The macroeconomic climate right now is brutal. Massive deleveraging is nothing to mess around with. Many companies will be blown right out of the water. Not only did many consumers have too much debt, but many companies did, too. It's a terrible brew of nastiness.

And now that consumers are dealing with plunging asset values, untenable debt, and increasing job losses, many companies' sales are understandably pinched, making it more difficult to service their own debt or borrow more to fund their operations. It's a domino effect, and it's ugly.

Going, going, gone?
Last year, many people made wild bets on financial stocks like Fannie Mae , Freddie Mac , and Merrill Lynch. I'd venture to guess many of these folks blew off the importance of balance sheets, which are more important than ever in these troubled times.

Meanwhile, the continuing drumbeat of balance sheet pain is being illustrated in the increasing numbers of companies that are disclosing "going concern" warnings from their auditors. You can find those warnings in a company's quarterly (10-Q) or annual (10-K or 20-F) filings with the Securities and Exchange Commission.  Usually there will be a paragraph with language about factors that "raise substantial doubt as to our ability to continue as a going concern." One of the most well-publicized recent examples of a company where increasing financial difficulties made people wonder about its ability to continue as a "going concern" was CIT Group (NYSE: CIT).

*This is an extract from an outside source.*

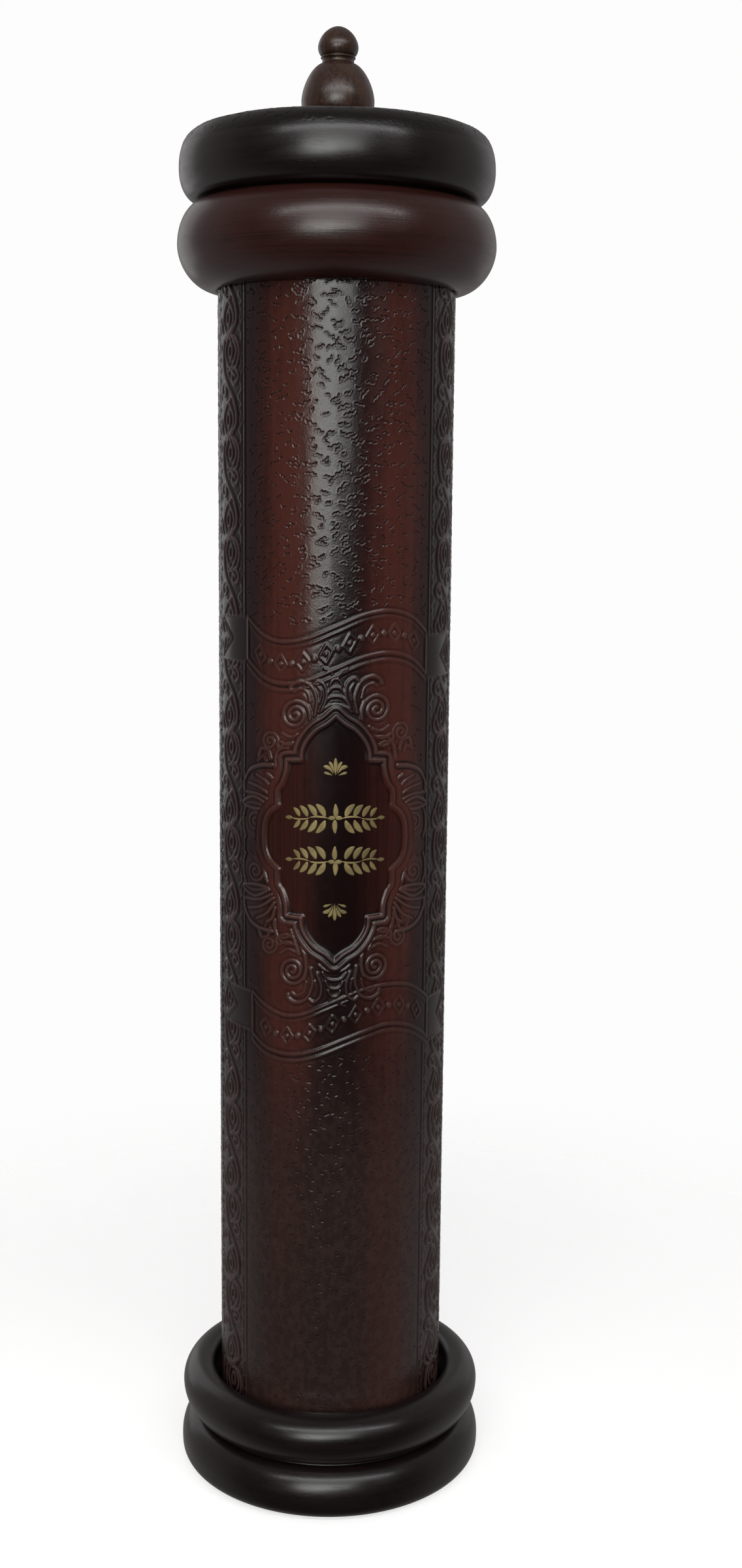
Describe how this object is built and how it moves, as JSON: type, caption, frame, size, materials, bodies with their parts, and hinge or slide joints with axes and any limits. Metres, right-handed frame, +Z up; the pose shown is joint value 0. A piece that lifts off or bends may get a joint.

When companies find it increasingly difficult to make ends meet, have negative cash flow, or can't find anybody to lend them money, auditors often eventually question their abilities to continue as "going concerns." You can imagine those traits are increasing these days.

Image Entertainment (Nasdaq: DISK), Hoku Scientific (Nasdaq: HOKU), Russia's Mechel (NYSE: MTL), Security Bank (Nasdaq: SBKC), and inTEST Corp. (Nasdaq: INTT) have all disclosed such auditor warnings recently. Even though some of these companies are taking actions such as renegotiating with lenders for the near term (Mechel has received short-term refinancing, giving it a respite, for example), it's still a dire sign that investors should take very seriously.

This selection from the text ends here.